Re: The selector switch... to use or not to use

Post by Hot Lead Zapper » Sun Jul 27, 2008 7:16 pm

Some have posted a point of view that some smgs don’t have safety selectors, well I personally have never seen a fast rate of fire smg without one. The only smgs without safety selectors has always been one of slow rate of fire. Example: MP-38/40 and just few others mostly before 1946. If I’m wrong about this please let me know about any factory design smg over 600rpm without a selector.

I’m personally for anything that will encourage more f/a strings in all matches. If this will help with that, and it seems it can to me. Lets go for it!

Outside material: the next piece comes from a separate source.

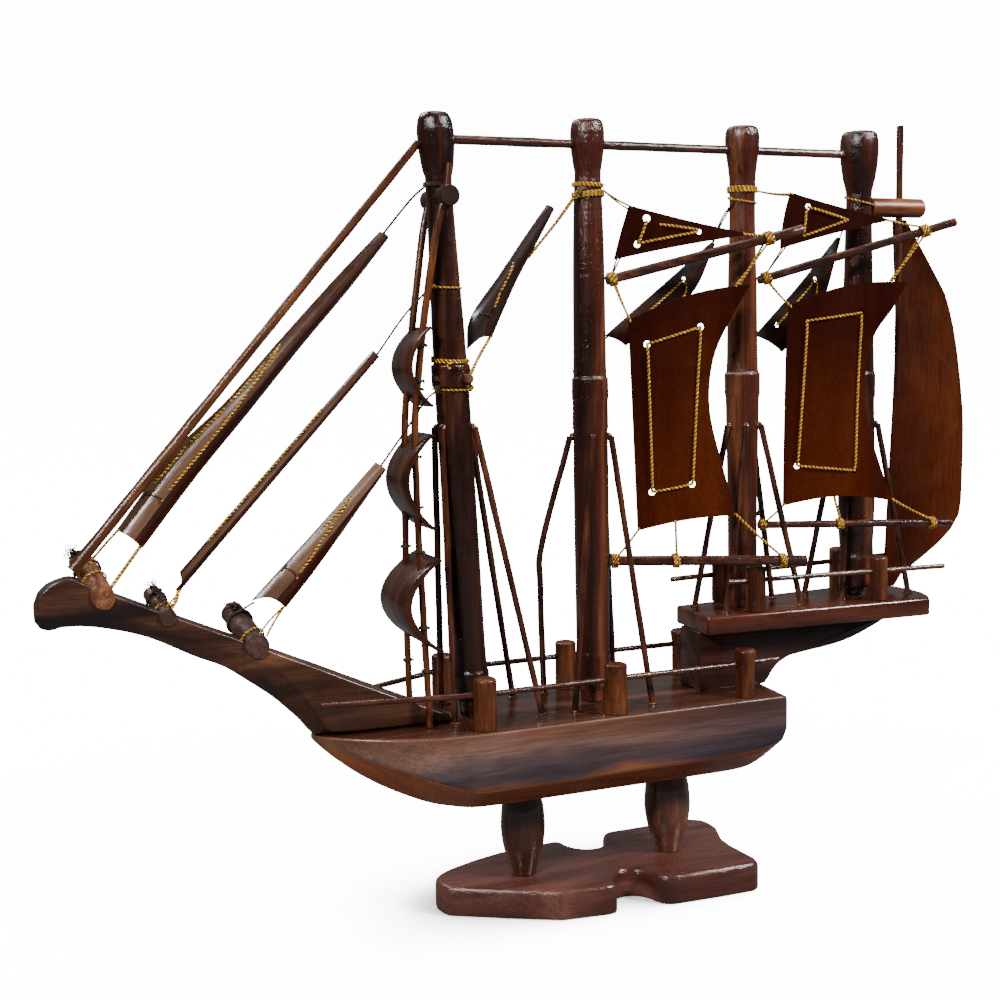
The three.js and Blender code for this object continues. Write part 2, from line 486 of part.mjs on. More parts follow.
for (const r of RIGS) {
  const place = swung(r.mastX, BOOM_ANGLE);
  const end = ([s, z]) => place(s, 0, z);
  add(`gaff_${r.n}`, rod(end(r.gaff[0]), end(r.gaff[1]), r.gaffR, r.gaffR * 0.92, 12), STICK_BROWN, 0.25);
  add(`boom_${r.n}`, rod(end(r.boom[0]), end(r.boom[1]), r.boomR, r.boomR, 12), STICK_BROWN, 0.25);
  add(`main_sail_${r.n}`, veneer({ fore: r.fore, aft: r.aft, place, camber: 1.2, footArch: r.footArch, headArch: r.headArch, nu: 5, nw: 9, holes: r.holes }), SAIL_BROWN, 0.4);
  const tipLine = [[r.tip[0], r.tip[1] - 0.5], [r.tip[0], r.tip[1] + 0.5]];
  add(`topsail_${r.n}`, veneer({ fore: r.top, aft: tipLine, place, camber: 0.6, footArch: 0.6, headArch: -0.6, nu: 4, nw: 3, holes: r.topHoles }), SAIL_BROWN, 0.4);
}

// ---------- spanker at the stern ----------
const SPANKER_DOWEL_Z = 286;
const spankerPlace = (s, off, z) => swung(SPANKER_X, SPANKER_ANGLE)(s, off, z);
let sternDowel = rod(v(MAST_X[3] + 6, 0, SPANKER_DOWEL_Z), v(168, 0, SPANKER_DOWEL_Z), 4.2, 4.2, 16);
sternDowel = cut(sternDowel, rod(v(SPANKER_X, 0, 270), v(SPANKER_X, 0, 300), 1.55 + GAP, 1.55 + GAP, 10));
add('mast_4_dowel', sternDowel, STICK_BROWN, 0.35);
function blade() {
  const aft = [[0.4, 116.8], [4.5, 122.6], [12.5, 128], [23.5, 136.5], [30.5, 144], [33, 150], [33.6, 158], [34, 186], [32.8, 204], [29.2, 229], [24.4, 247.2], [18.6, 257.4], [11.2, 269.8], [4.2, 281]];
  const fore = aft.map(([, z]) => {
    const w = (z - 116.8) / (281 - 116.8);
    return [lerp(lerp(-4.4, 0.4, Math.min(w * 1.6, 1)), -1.6, Math.max(w * 4 - 3, 0)), z];
  });
  return veneer({ fore, aft, place: (s, off, z) => spankerPlace(s, off - 2.6, z), camber: -1.4, nu: 4, nw: 13, thickness: 1.6 });
}
add('spanker_sail', blade(), SAIL_BROWN, 0.4);
add('spanker_stick', rod(v(SPANKER_X, 0, 205), v(SPANKER_X, 0, 321.5), 1.35, 1.5, 10), STICK_BROWN, 0.3);

// ---------- shrouds ----------
// A thin collar round each mast carries four sticks that spread to the deck.
// Each stick is its foot x and y, the angle of its head on the collar, and any bends between.
const SHROUDS = [
  { z: 196, r: 6.8, foot: DECK, sticks: [[-61.5, -10.5, 150], [-25, -12.5, 20], [-58, 15, -150], [-24.7, 18.5, -20]] },
  { z: 190, r: 7.2, foot: DECK, sticks: [[-11.4, -14.5, 110], [22.5, -17.2, 30], [-10.4, 18.5, -150, [-14.6, 9, 147], [-14.6, 11, 129]], [22, 17, -30]] },
  { z: 192, r: 6.95, foot: POOP, sticks: [[61.5, -11, 110], [99.5, -10, 48], [57, 8, 170], [97.6, 10, -30]] },
  { z: 190, r: 7.8, foot: POOP, sticks: [[122, -8, 150], [158, -7.5, 30], [116, 12, -165], [152, 11, -30]] },
];
SHROUDS.forEach((s, i) => {
  const cx = i === 0 ? mast1X(s.z) : MAST_X[i];
  let g = turned([[s.r + 1.3, s.z - 2], [s.r + 1.4, s.z + 2]]);
  g.translate(cx, 0, 0);
  for (const [x, y, a, ...bends] of s.sticks) {
    const head = v(cx + (s.r + 1.5) * Math.cos(rad(a)), -(s.r + 1.5) * Math.sin(rad(a)), s.z + 1.4);
    const path = [head, ...bends.map((q) => v(...q)), v(x, y, s.foot + GAP)];
    g = join(g, stick(path, path.map(() => 1.33), 8));
  }
  const bore = turned([[s.r + GAP, s.z - 20], [s.r + GAP, s.z + 20]]).translate(cx, 0, 0);
  if (i === 0) bore.applyMatrix4(new THREE.Matrix4().makeShear(0, 0, 0, 0, -MAST_1_RAKE, 0)).translate(s.z * MAST_1_RAKE, 0, 0);
  add(`shroud_set_${i + 1}`, cut(g, bore), STICK_BROWN, 0.35);
});

export default ship;
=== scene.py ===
import bisect
import json
import math
import random

import bmesh
import bpy
from mathutils import Matrix, Vector, noise
from mathutils.geometry import delaunay_2d_cdt


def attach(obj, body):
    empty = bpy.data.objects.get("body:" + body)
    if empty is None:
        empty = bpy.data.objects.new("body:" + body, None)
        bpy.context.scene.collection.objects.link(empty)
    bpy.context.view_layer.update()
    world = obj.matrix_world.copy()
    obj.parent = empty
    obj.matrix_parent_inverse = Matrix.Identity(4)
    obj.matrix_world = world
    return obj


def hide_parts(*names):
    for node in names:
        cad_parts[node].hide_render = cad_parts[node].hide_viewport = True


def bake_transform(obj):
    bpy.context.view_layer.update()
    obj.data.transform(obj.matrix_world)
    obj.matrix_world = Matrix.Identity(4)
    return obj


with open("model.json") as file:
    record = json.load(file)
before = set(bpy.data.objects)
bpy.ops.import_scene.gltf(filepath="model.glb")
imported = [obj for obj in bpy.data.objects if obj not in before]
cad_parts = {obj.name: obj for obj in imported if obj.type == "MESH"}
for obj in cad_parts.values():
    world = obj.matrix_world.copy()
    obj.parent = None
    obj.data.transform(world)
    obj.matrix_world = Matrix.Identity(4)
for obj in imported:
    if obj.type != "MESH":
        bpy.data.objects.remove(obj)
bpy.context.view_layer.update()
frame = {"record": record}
BODY_OF = {node: body for body, nodes in frame["record"]["behaviour"]["bodies"].items() for node in nodes}

# Lengths below are millimetres; MM turns them into metres where a mesh is made.
MM = 0.001
TAU = 2 * math.pi

# ---------- camera ----------
yaw, pitch, roll = (math.radians(a) for a in (22.27, 6.24, -1.05))
ahead = Vector((math.sin(yaw) * math.cos(pitch), math.cos(yaw) * math.cos(pitch), -math.sin(pitch)))
flat_right = Vector((math.cos(yaw), -math.sin(yaw), 0))
flat_up = flat_right.cross(ahead)
right = math.cos(roll) * flat_right + math.sin(roll) * flat_up
up = -math.sin(roll) * flat_right + math.cos(roll) * flat_up
camera = bpy.data.objects.new("camera", bpy.data.cameras.new("camera"))
camera.data.sensor_width = 36
camera.data.lens = 51.9
stand_at = Matrix.Translation((-0.2538, -0.5306, 0.2303))
camera.matrix_world = stand_at @ Matrix((right, up, -ahead)).transposed().to_4x4()
bpy.context.scene.collection.objects.link(camera)
bpy.context.scene.camera = camera

# ---------- design sizes, as in the CAD ----------
DECK, POOP = 81.6, 115.0
MAST_X = (-50.0, 4.0, 76.0, 135.0)
RAKE = 0.046
ROD_Z = 308.3
RAIL_Y, RAIL_Z = 24.0, 95.7
BOOM_ANGLE, SPANKER_ANGLE, SPANKER_X = 15.0, 10.0, 156.5
SAIL_T = 1.3
SIDES = (("port", 1), ("stbd", -1))


# ---------- numbers and lines ----------
def lerp(a, b, t):
    return a + (b - a) * t


def smooth_line(xs, ys):
    """A function through the points that keeps every rise and fall, with no overshoot."""
    h = [b - a for a, b in zip(xs, xs[1:])]
    d = [(b - a) / k for a, b, k in zip(ys, ys[1:], h)]
    m = [d[0]] + [0 if a * b <= 0 else 2 * a * b / (a + b) for a, b in zip(d, d[1:])] + [d[-1]]

    def value(x):
        i = min(max(bisect.bisect_right(xs, x) - 1, 0), len(h) - 1)
        t = min(max((x - xs[i]) / h[i], 0), 1)
        a, b = ys[i], ys[i + 1]
        return (
            a * (2 * t**3 - 3 * t * t + 1) + b * (3 * t * t - 2 * t**3)
            + h[i] * (m[i] * (t**3 - 2 * t * t + t) + m[i + 1] * (t**3 - t * t))
        )

    return value


def smooth_columns(rows):
    """One smooth line for each column of the rows after the first, which holds the places."""
    places, *columns = zip(*rows)
    return [smooth_line(places, column) for column in columns]


def curve(points, step=1.0):
    """Points on a smooth line through the given ones, about step apart."""
    pts = [Vector(p) for p in points]
    ext = [2 * pts[0] - pts[1], *pts, 2 * pts[-1] - pts[-2]]
    out = []
    for a, b, c, d in zip(ext, ext[1:], ext[2:], ext[3:]):
        n = max(1, round((c - b).length / step))
        for t in (k / n for k in range(n)):
            bow = (2 * a - 5 * b + 4 * c - d) * t * t
            out.append(0.5 * (2 * b + (c - a) * t + bow + (3 * b - a - 3 * c + d) * t**3))
    return [*out, pts[-1]]


def polyline(corners, n):
    """Straight runs of n steps between corners."""
    corners = [Vector(p) for p in corners]
    return [a.lerp(b, k / n) for a, b in zip(corners, corners[1:]) for k in range(n)] + [corners[-1]]


def frames(line):
    """Each point of a line with two sides square to it that turn as little as they can."""
    side, out = None, []
    for i, p in enumerate(line):
        t = (line[min(i + 1, len(line) - 1)] - line[max(i - 1, 0)]).normalized()
        side = t.orthogonal() if side is None else side - t * side.dot(t)
        side.normalize()
        out.append((p, side.copy(), t.cross(side)))
    return out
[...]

On the plus side, some of the competitive smg shooters on a limited budget don’t have to drop a ton of money to lower RPMs on smgs, (Macs, MP5ks, Mini&Micro Uzi’s and Glock18s) for match set-ups dominated by so many one hit drop targets.

Also dropping the rule of f/a selector mode will make it easer for the RO, not having to watch the trigger fingers of Aug 9mm and Beretta M38 match shooters. This will free the RO to consecrate more on safety when encountering these types of smgs.